Unless the Chinese government is exceptionally stupid (which is more than possible), I would venture to guess that the banning was on account of the sexual liberty shown in the film. The subplot of political activism and unrest really felt forced, with no real connection to the character's other than their newfound "free-love" feelings, which are revolutionary at this time in China. I couldn't help but comparing the backdrop to Forrest Gump's backdrop of several generations of political and social turmoil--but while in Forrest Gump, the political commentary added to hilarity (I don't care what people say about that movie), in Summer Palace it only slows down the plot, especially in a God-awful transition montage around the film's halfway point. As I previously mentioned, the only scene of relevance is the Tiananmen Square sequence. Another film that is pretty connected in subject matter is Germany's The Lives of Others, a far superior film, demonstrating East Germany's secret police's invasion of privacy and censorship while trying to catch a pair of stage actors who infuse their plays with political satire. However, that is more of a morality tale than a romance, and Summer Palace is almost strictly romance with attempted undertones of political importance.

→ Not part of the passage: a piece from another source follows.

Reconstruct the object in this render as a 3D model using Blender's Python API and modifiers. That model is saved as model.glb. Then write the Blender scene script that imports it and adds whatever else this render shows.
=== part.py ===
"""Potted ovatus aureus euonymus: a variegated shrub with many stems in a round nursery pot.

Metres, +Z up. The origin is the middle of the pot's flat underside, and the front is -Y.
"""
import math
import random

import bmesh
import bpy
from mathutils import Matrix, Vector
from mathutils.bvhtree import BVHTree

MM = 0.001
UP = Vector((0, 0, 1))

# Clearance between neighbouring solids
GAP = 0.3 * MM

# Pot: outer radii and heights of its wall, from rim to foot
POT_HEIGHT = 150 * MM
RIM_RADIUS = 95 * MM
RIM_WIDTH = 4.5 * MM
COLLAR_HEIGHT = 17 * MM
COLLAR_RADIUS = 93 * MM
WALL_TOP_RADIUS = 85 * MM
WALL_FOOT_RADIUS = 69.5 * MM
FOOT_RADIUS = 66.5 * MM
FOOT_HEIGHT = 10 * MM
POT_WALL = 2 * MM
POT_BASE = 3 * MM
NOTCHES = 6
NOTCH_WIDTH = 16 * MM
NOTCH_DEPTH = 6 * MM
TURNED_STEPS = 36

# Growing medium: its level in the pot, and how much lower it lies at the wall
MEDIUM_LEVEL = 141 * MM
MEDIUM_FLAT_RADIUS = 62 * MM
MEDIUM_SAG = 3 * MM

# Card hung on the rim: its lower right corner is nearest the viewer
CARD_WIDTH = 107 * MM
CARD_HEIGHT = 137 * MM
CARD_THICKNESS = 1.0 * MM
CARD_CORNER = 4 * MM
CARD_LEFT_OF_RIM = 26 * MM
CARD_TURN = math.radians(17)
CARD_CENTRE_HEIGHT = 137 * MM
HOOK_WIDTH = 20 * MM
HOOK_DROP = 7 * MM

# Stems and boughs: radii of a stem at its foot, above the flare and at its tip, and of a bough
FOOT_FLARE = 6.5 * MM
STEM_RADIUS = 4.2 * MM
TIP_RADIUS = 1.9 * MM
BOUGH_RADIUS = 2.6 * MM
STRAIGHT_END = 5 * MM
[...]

Once again, I have found myself picking apart and bringing down a film that I actually enjoyed. I didn't love it, since it has its obvious flaws, but it is a good movie, and an excellently photographed one. If you're easily offended by full-frontal nudity and gratuitous sex, you might do best to steer away from this one. But it is a decent, lyrical love story from a very talented director. Its hot-seat political significance should really only be remembered for the reaction of the Chinese government.